Em média, os engenhos sergipanos produziam de 55 a 88 caixas de açúcar. Além da péssima qualidade, essa produção era considerada por todos como extremamente baixa para as qualidades da terra. (...) Era um volume muito baixo de produção, atentarmos para os custos do empreendimento (ALMEIDA, 1978, 19).


Essa pequena produtividade redundava em sérias conseqüências, principalmente nos períodos em que os preços caíam no mercado externo. Os engenhos enfrentavam dificuldades para saldar os seus débitos e alguns proprietários perdiam seu negócio para os comerciantes credores.
O açúcar não era, entretanto, o único produto importante que se extraía da cana. O processo de produção possibilitava também a fabricação de aguardente, o segundo produto de exportação mais rentável da Província de Sergipe. Normalmente, nas regiões em que havia engenhos, existiam também alambiques.
Esse tipo de preocupação fez com que muitos proprietários de engenho se interessassem pelo estudo dos problemas da Química aplicada à produção açucareira. Um bom exemplo é do bacharel em Direito João José de Bittencourt Calasans, autor do livro O agricultor sergipano da cana de açúcar que discute vários problemas de Química, a começar pelo conceito de açúcar que adota: “O açúcar, segundo os químicos, significa toda a substância orgânica que dissolvida n’água, e posta em contato com um fermento qualquer, produz álcool de um lado e ácido carbônico de outro” (CALASANS, 1869: 16).

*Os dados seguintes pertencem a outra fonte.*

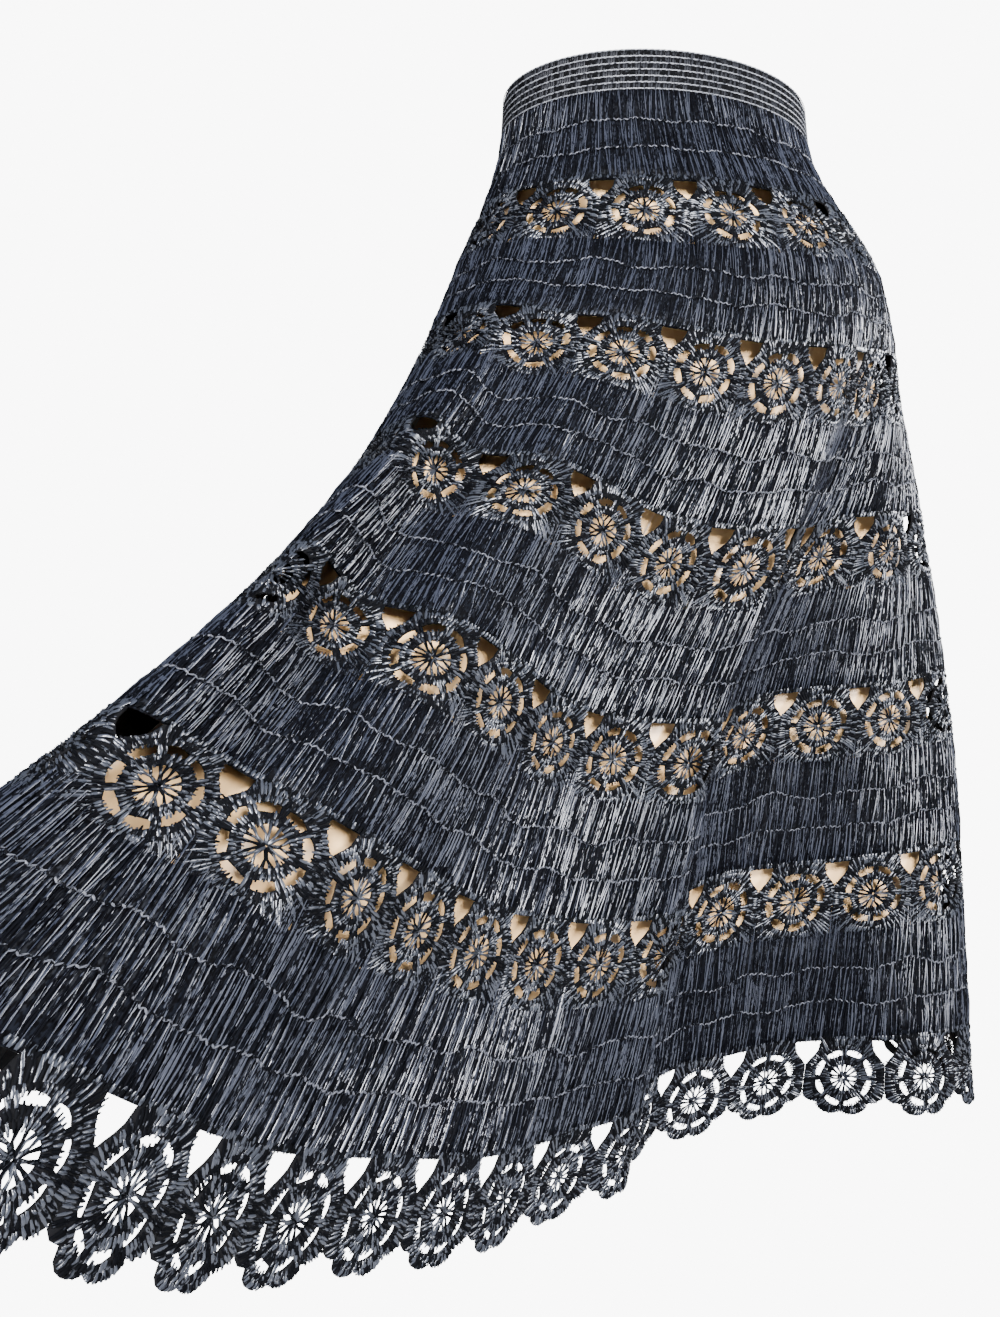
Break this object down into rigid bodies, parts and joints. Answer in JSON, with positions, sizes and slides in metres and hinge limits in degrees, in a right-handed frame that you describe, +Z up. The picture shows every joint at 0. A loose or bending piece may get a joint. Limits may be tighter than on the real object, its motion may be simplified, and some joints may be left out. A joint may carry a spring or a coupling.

O produto era obtido através de processos químicos dominados pelos produtores. As análises químicas possibilitaram a esses produtores a compreensão de que, no século XIX, a cada 100 arrobas de cana era possível obter 18 arrobas de açúcar cristalizado. Essa quantidade de cana, quando moída, proporcionava 10 arrobas de bagaço e 90 arrobas de caldo que apresentava teores de 10 a 14 graus no sacarômetro B. O caldo da cana continha não apenas açúcar, mas também matérias lenhosas, azotadas, pectina, ácido pético, albumina, cerósia, matérias colorantes, matérias oleosas, carmin, sais solúveis e insolúveis, sulfatos, azotatos, acetatos e clorureios em diferentes quantidades, que dependiam do tipo da cana, do terreno no qual a planta se desenvolveu e do tipo de adubação que se utilizou.

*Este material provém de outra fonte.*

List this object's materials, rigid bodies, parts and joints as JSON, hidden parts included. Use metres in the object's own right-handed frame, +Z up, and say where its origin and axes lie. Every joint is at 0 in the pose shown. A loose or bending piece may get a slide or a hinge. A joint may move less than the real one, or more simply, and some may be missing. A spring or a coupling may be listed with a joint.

A defecação era o processo que retirava todas essas substâncias estranhas ao açúcar, durante o seu processo de fabricação. As expulsava do caldo da cana, com a ajuda do calor e da cal. Era o único processo conhecido para a obtenção de um açúcar bom e claro. Esta era, portanto, uma das mais importantes operações no processo de fabricação do açúcar. O caldo de cana de boa qualidade era aquele que apresentava a menor quantidade possível de sais solúveis e matérias azotadas. Esses sais interferiam no processo, posto que não eram eliminados pela cal no momento da defecação, e prejudicavam a obtenção de uma boa cristalização, alterando a quantidade e a qualidade do açúcar obtido em face da decomposição do assucarato de cal. As matérias azotadas, por seu turno, provocavam a decomposição do açúcar, produzindo amoníaco em ebulição com a cal.

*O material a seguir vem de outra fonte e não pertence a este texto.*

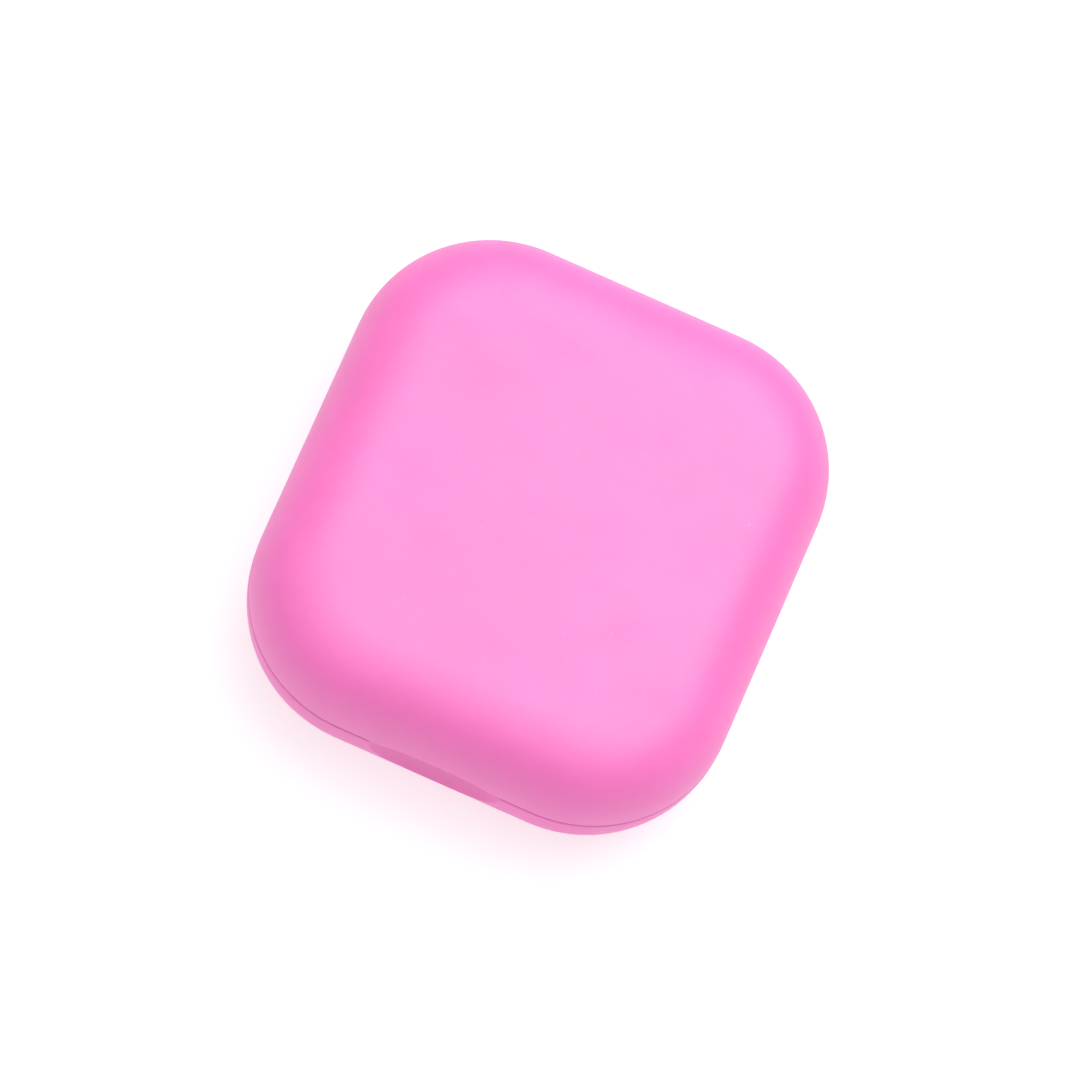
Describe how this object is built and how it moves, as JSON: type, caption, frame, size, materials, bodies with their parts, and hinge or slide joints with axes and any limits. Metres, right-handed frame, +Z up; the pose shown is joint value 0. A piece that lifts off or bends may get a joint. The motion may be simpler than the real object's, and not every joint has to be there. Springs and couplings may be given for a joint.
{
  "type": "contact lens case",
  "caption": "Hinged pillow-shaped travel box with a thumb notch, holding a screw-capped twin-well lens case, tweezers, applicator, bottle and mirror.",
  "frame": {"origin": "middle of the bounding box, at the bottom of the case", "axes": "+Z up; -Y is the front edge with the thumb notch, +Y the hinge; +X to the right seen from the front"},
  "size_m": [0.072, 0.0786, 0.0262],
  "materials": {
    "pink_plastic": "satin",
    "tray_plastic": "satin",
    "white_plastic": "semi-gloss",
    "cap_pink": "semi-gloss",
    "clear_pink": "gloss",
    "silicone": "soft matte",
    "steel": "satin",
    "mirror_glass": "polished",
    "foam_tape": "matte",
    "bottle_plastic": "semi-gloss"
  },
  "bodies": {
    "base": {"base_shell": "pink_plastic", "hinge_pin": "steel", "inner_tray": "tray_plastic", "lens_case_body": "white_plastic", "tweezer_arm_fixed": "clear_pink", "tweezer_tip_fixed": "silicone", "applicator_handle": "clear_pink", "applicator_cup": "silicone", "bottle_body": "bottle_plastic", "bottle_nozzle": "silicone"},
    "lid": {"lid_shell": "pink_plastic", "mirror_frame": "tray_plastic", "mirror": "mirror_glass", "mirror_tape": "foam_tape"},
    "left_seal": {"cap_seal_left": "silicone"},
    "left_cap": {"lens_cap_left": "cap_pink"},
    "right_seal": {"cap_seal_right": "silicone"},
    "right_cap": {"lens_cap_right": "white_plastic"},
    "tweezer_arm": {"tweezer_arm_moving": "clear_pink", "tweezer_tip_moving": "silicone"},
    "bottle_liner": {"bottle_cap_liner": "foam_tape"},
    "bottle_cap": {"bottle_cap": "cap_pink"}
  },
  "joints": [
    {"name": "lid_hinge", "type": "hinge", "parent": "base", "child": "lid", "pos_m": [0, 0.0371, 0.0135], "axis": [-1, 0, 0], "range_deg": [0, 115]},
    {"name": "left_cap_lift", "type": "slide", "parent": "base", "child": "left_seal", "axis": [0, 0, 1], "range_m": [0, 0.003]},
    {"name": "left_cap_turn", "type": "hinge", "parent": "left_seal", "child": "left_cap", "pos_m": [-0.015, -0.0202, 0.0146], "axis": [0, 0, 1], "range_deg": [0, 360]},
    {"name": "right_cap_lift", "type": "slide", "parent": "base", "child": "right_seal", "axis": [0, 0, 1], "range_m": [0, 0.003]},
    {"name": "right_cap_turn", "type": "hinge", "parent": "right_seal", "child": "right_cap", "pos_m": [0.015, -0.0202, 0.0146], "axis": [0, 0, 1], "range_deg": [0, 360]},
    {"name": "tweezer_squeeze", "type": "hinge", "parent": "base", "child": "tweezer_arm", "pos_m": [-0.02523, 0.0086, 0.0036], "axis": [0, 0, -1], "range_deg": [0, 4], "stiffness_Nm_per_rad": 0.05},
    {"name": "bottle_cap_draw", "type": "slide", "parent": "base", "child": "bottle_liner", "axis": [1, 0, 0], "range_m": [0, 0.0025]},
    {"name": "bottle_cap_turn", "type": "hinge", "parent": "bottle_liner", "child": "bottle_cap", "pos_m": [0.00978, 0.0234, 0.0112], "axis": [1, 0, 0], "range_deg": [0, 360]}
  ],
  "couplings": [
    {"joint": "left_cap_turn", "follows": "left_cap_lift", "rad_per_m": 2094.4},
    {"joint": "right_cap_turn", "follows": "right_cap_lift", "rad_per_m": 2094.4},
    {"joint": "bottle_cap_turn", "follows": "bottle_cap_draw", "rad_per_m": 2513.3}
  ]
}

A resolução dos problemas causados pelo processo de defecação fez os produtores associarem sais de chumbo e carbonato de cal. Todavia, os prejuízos causados à saúde humana pelo chumbo e os elevados custos que ele impunha ao processo de produção fez com que tal método fosse abandonado. Durante o século XIX também foram ainda utilizados como defecadores o sulfato de zinco, os sais de alumino, o fosfato de soda, o perfosfato de alumínio, o tanino, o acetato de chumbo, o ácido sulfúrico e a barita. Todos esses reagentes foram abandonados pelas mesmas razões dos sais de chumbo. Também outros processos foram empregados: o Rousseau, com a utilização do ácido carbônico; o sistema Howard, que associava cal e pedra hume; o sistema Melsens, que misturava cal e ácido sulfuroso; e o processo Robert Coats, que misturava cal e barro.


A cal é o principal, mais econômico e eficaz reagente que se emprega de ordinário, quer promiscuamente, que por si só, como se terá notado até aqui. A prática, finalmente, tem nos levado à convicção de que a simples cal empregada só por si, sem mais adminículo, a tempo, e em quantidade precisa, para funcionar nessa operação, essencialmente química, é sem contradita o melhor meio de obter-se uma boa defecação (CALASANS, 1869: 63).